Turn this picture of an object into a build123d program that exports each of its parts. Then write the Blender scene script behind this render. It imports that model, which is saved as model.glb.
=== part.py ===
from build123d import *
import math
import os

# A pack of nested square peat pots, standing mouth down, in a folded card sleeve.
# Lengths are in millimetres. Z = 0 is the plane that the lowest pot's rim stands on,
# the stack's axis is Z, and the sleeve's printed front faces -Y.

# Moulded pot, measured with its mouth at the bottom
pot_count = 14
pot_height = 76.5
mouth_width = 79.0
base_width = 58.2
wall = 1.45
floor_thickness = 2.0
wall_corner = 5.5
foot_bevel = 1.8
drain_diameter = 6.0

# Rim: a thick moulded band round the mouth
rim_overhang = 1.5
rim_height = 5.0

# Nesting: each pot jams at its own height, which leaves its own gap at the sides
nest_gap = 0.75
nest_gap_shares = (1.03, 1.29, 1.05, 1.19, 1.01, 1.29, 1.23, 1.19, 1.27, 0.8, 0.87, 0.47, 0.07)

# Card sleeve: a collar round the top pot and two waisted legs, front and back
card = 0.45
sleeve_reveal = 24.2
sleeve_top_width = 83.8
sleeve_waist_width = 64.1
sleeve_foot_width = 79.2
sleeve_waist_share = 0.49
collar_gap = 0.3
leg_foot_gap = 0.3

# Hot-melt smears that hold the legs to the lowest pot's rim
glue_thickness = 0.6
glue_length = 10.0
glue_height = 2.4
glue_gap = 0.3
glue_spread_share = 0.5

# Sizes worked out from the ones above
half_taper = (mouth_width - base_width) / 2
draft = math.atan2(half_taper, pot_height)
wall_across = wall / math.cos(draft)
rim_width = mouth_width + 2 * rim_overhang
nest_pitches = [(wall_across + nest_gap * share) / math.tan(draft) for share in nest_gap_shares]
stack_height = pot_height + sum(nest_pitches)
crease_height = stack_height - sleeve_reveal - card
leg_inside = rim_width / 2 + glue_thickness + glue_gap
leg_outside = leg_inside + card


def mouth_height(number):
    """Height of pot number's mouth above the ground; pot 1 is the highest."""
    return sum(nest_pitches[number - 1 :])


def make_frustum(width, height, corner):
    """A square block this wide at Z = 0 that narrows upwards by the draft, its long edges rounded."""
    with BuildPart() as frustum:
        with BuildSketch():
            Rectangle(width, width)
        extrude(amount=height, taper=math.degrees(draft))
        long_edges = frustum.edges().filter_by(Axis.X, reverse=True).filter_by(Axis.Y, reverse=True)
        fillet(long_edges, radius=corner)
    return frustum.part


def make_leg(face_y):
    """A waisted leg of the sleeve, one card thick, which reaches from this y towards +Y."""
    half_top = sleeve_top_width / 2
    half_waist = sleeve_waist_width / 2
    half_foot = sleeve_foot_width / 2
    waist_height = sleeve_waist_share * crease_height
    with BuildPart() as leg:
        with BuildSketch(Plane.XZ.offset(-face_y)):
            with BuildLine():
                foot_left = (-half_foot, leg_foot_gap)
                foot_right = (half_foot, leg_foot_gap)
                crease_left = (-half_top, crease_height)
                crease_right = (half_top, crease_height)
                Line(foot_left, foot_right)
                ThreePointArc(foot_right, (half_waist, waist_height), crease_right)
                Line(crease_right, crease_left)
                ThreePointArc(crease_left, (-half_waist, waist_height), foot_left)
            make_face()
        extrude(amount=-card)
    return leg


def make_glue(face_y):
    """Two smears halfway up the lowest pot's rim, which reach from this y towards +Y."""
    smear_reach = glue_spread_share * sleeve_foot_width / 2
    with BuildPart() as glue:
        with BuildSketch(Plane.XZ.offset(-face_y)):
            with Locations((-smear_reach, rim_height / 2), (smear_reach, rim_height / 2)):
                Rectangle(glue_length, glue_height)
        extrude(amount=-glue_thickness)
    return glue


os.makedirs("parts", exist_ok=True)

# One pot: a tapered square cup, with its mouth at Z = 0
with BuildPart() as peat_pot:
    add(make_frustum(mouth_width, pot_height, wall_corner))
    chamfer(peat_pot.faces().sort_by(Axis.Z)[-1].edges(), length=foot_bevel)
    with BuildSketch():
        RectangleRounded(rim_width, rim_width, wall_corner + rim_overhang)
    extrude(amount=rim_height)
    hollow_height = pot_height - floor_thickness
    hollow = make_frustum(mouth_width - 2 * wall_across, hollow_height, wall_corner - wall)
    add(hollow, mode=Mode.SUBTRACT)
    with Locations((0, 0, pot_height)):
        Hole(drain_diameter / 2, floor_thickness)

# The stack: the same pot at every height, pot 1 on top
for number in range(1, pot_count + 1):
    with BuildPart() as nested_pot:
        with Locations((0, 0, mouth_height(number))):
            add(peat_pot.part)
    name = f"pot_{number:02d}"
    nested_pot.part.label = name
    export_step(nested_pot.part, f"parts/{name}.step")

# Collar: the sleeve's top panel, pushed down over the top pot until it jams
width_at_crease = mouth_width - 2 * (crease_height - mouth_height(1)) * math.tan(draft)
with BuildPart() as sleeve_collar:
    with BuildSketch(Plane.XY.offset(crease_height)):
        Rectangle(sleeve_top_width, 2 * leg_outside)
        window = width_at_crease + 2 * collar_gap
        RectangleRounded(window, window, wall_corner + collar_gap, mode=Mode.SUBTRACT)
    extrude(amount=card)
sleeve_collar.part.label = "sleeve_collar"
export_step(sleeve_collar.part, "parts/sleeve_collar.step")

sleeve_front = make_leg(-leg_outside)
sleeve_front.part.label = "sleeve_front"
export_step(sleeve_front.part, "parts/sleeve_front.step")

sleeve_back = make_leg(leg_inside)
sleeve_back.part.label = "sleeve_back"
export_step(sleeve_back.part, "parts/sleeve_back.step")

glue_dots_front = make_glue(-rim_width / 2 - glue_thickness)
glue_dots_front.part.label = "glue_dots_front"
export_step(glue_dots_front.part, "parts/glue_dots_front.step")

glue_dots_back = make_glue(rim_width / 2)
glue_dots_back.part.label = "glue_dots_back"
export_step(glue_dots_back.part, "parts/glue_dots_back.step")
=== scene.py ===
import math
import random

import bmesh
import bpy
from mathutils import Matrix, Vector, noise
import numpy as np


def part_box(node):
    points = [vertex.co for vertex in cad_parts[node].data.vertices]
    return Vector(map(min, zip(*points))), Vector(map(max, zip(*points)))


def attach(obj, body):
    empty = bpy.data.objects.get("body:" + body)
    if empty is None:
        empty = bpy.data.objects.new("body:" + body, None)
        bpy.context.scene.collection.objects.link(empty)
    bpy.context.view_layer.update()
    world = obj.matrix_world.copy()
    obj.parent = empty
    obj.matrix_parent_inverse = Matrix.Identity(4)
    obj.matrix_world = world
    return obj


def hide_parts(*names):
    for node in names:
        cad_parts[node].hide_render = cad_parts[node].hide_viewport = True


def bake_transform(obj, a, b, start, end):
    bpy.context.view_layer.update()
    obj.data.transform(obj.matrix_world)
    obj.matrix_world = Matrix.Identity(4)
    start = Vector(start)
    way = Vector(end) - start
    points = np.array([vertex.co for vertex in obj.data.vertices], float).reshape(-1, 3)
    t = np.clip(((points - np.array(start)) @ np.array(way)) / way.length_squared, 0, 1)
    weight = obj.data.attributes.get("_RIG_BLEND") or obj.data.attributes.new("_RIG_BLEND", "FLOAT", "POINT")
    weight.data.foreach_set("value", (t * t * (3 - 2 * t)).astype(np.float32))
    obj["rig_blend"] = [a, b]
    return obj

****

Requirements: Take the material above and return all of it exactly.

Exercise response:
Turn this picture of an object into a build123d program that exports each of its parts. Then write the Blender scene script behind this render. It imports that model, which is saved as model.glb.
=== part.py ===
from build123d import *
import math
import os

# A pack of nested square peat pots, standing mouth down, in a folded card sleeve.
# Lengths are in millimetres. Z = 0 is the plane that the lowest pot's rim stands on,
# the stack's axis is Z, and the sleeve's printed front faces -Y.

# Moulded pot, measured with its mouth at the bottom
pot_count = 14
pot_height = 76.5
mouth_width = 79.0
base_width = 58.2
wall = 1.45
floor_thickness = 2.0
wall_corner = 5.5
foot_bevel = 1.8
drain_diameter = 6.0

# Rim: a thick moulded band round the mouth
rim_overhang = 1.5
rim_height = 5.0

# Nesting: each pot jams at its own height, which leaves its own gap at the sides
nest_gap = 0.75
nest_gap_shares = (1.03, 1.29, 1.05, 1.19, 1.01, 1.29, 1.23, 1.19, 1.27, 0.8, 0.87, 0.47, 0.07)

# Card sleeve: a collar round the top pot and two waisted legs, front and back
card = 0.45
sleeve_reveal = 24.2
sleeve_top_width = 83.8
sleeve_waist_width = 64.1
sleeve_foot_width = 79.2
sleeve_waist_share = 0.49
collar_gap = 0.3
leg_foot_gap = 0.3

# Hot-melt smears that hold the legs to the lowest pot's rim
glue_thickness = 0.6
glue_length = 10.0
glue_height = 2.4
glue_gap = 0.3
glue_spread_share = 0.5

# Sizes worked out from the ones above
half_taper = (mouth_width - base_width) / 2
draft = math.atan2(half_taper, pot_height)
wall_across = wall / math.cos(draft)
rim_width = mouth_width + 2 * rim_overhang
nest_pitches = [(wall_across + nest_gap * share) / math.tan(draft) for share in nest_gap_shares]
stack_height = pot_height + sum(nest_pitches)
crease_height = stack_height - sleeve_reveal - card
leg_inside = rim_width / 2 + glue_thickness + glue_gap
leg_outside = leg_inside + card


def mouth_height(number):
    """Height of pot number's mouth above the ground; pot 1 is the highest."""
    return sum(nest_pitches[number - 1 :])


def make_frustum(width, height, corner):
    """A square block this wide at Z = 0 that narrows upwards by the draft, its long edges rounded."""
    with BuildPart() as frustum:
        with BuildSketch():
            Rectangle(width, width)
        extrude(amount=height, taper=math.degrees(draft))
        long_edges = frustum.edges().filter_by(Axis.X, reverse=True).filter_by(Axis.Y, reverse=True)
        fillet(long_edges, radius=corner)
    return frustum.part


def make_leg(face_y):
    """A waisted leg of the sleeve, one card thick, which reaches from this y towards +Y."""
    half_top = sleeve_top_width / 2
    half_waist = sleeve_waist_width / 2
    half_foot = sleeve_foot_width / 2
    waist_height = sleeve_waist_share * crease_height
    with BuildPart() as leg:
        with BuildSketch(Plane.XZ.offset(-face_y)):
            with BuildLine():
                foot_left = (-half_foot, leg_foot_gap)
                foot_right = (half_foot, leg_foot_gap)
                crease_left = (-half_top, crease_height)
                crease_right = (half_top, crease_height)
                Line(foot_left, foot_right)
                ThreePointArc(foot_right, (half_waist, waist_height), crease_right)
                Line(crease_right, crease_left)
                ThreePointArc(crease_left, (-half_waist, waist_height), foot_left)
            make_face()
        extrude(amount=-card)
    return leg


def make_glue(face_y):
    """Two smears halfway up the lowest pot's rim, which reach from this y towards +Y."""
    smear_reach = glue_spread_share * sleeve_foot_width / 2
    with BuildPart() as glue:
        with BuildSketch(Plane.XZ.offset(-face_y)):
            with Locations((-smear_reach, rim_height / 2), (smear_reach, rim_height / 2)):
                Rectangle(glue_length, glue_height)
        extrude(amount=-glue_thickness)
    return glue


os.makedirs("parts", exist_ok=True)

# One pot: a tapered square cup, with its mouth at Z = 0
with BuildPart() as peat_pot:
    add(make_frustum(mouth_width, pot_height, wall_corner))
    chamfer(peat_pot.faces().sort_by(Axis.Z)[-1].edges(), length=foot_bevel)
    with BuildSketch():
        RectangleRounded(rim_width, rim_width, wall_corner + rim_overhang)
    extrude(amount=rim_height)
    hollow_height = pot_height - floor_thickness
    hollow = make_frustum(mouth_width - 2 * wall_across, hollow_height, wall_corner - wall)
    add(hollow, mode=Mode.SUBTRACT)
    with Locations((0, 0, pot_height)):
        Hole(drain_diameter / 2, floor_thickness)

# The stack: the same pot at every height, pot 1 on top
for number in range(1, pot_count + 1):
    with BuildPart() as nested_pot:
        with Locations((0, 0, mouth_height(number))):
            add(peat_pot.part)
    name = f"pot_{number:02d}"
    nested_pot.part.label = name
    export_step(nested_pot.part, f"parts/{name}.step")

# Collar: the sleeve's top panel, pushed down over the top pot until it jams
width_at_crease = mouth_width - 2 * (crease_height - mouth_height(1)) * math.tan(draft)
with BuildPart() as sleeve_collar:
    with BuildSketch(Plane.XY.offset(crease_height)):
        Rectangle(sleeve_top_width, 2 * leg_outside)
        window = width_at_crease + 2 * collar_gap
        RectangleRounded(window, window, wall_corner + collar_gap, mode=Mode.SUBTRACT)
    extrude(amount=card)
sleeve_collar.part.label = "sleeve_collar"
export_step(sleeve_collar.part, "parts/sleeve_collar.step")

sleeve_front = make_leg(-leg_outside)
sleeve_front.part.label = "sleeve_front"
export_step(sleeve_front.part, "parts/sleeve_front.step")

sleeve_back = make_leg(leg_inside)
sleeve_back.part.label = "sleeve_back"
export_step(sleeve_back.part, "parts/sleeve_back.step")

glue_dots_front = make_glue(-rim_width / 2 - glue_thickness)
glue_dots_front.part.label = "glue_dots_front"
export_step(glue_dots_front.part, "parts/glue_dots_front.step")

glue_dots_back = make_glue(rim_width / 2)
glue_dots_back.part.label = "glue_dots_back"
export_step(glue_dots_back.part, "parts/glue_dots_back.step")
=== scene.py ===
import math
import random

import bmesh
import bpy
from mathutils import Matrix, Vector, noise
import numpy as np


def part_box(node):
    points = [vertex.co for vertex in cad_parts[node].data.vertices]
    return Vector(map(min, zip(*points))), Vector(map(max, zip(*points)))


def attach(obj, body):
    empty = bpy.data.objects.get("body:" + body)
    if empty is None:
        empty = bpy.data.objects.new("body:" + body, None)
        bpy.context.scene.collection.objects.link(empty)
    bpy.context.view_layer.update()
    world = obj.matrix_world.copy()
    obj.parent = empty
    obj.matrix_parent_inverse = Matrix.Identity(4)
    obj.matrix_world = world
    return obj


def hide_parts(*names):
    for node in names:
        cad_parts[node].hide_render = cad_parts[node].hide_viewport = True


def bake_transform(obj, a, b, start, end):
    bpy.context.view_layer.update()
    obj.data.transform(obj.matrix_world)
    obj.matrix_world = Matrix.Identity(4)
    start = Vector(start)
    way = Vector(end) - start
    points = np.array([vertex.co for vertex in obj.data.vertices], float).reshape(-1, 3)
    t = np.clip(((points - np.array(start)) @ np.array(way)) / way.length_squared, 0, 1)
    weight = obj.data.attributes.get("_RIG_BLEND") or obj.data.attributes.new("_RIG_BLEND", "FLOAT", "POINT")
    weight.data.foreach_set("value", (t * t * (3 - 2 * t)).astype(np.float32))
    obj["rig_blend"] = [a, b]
    return obj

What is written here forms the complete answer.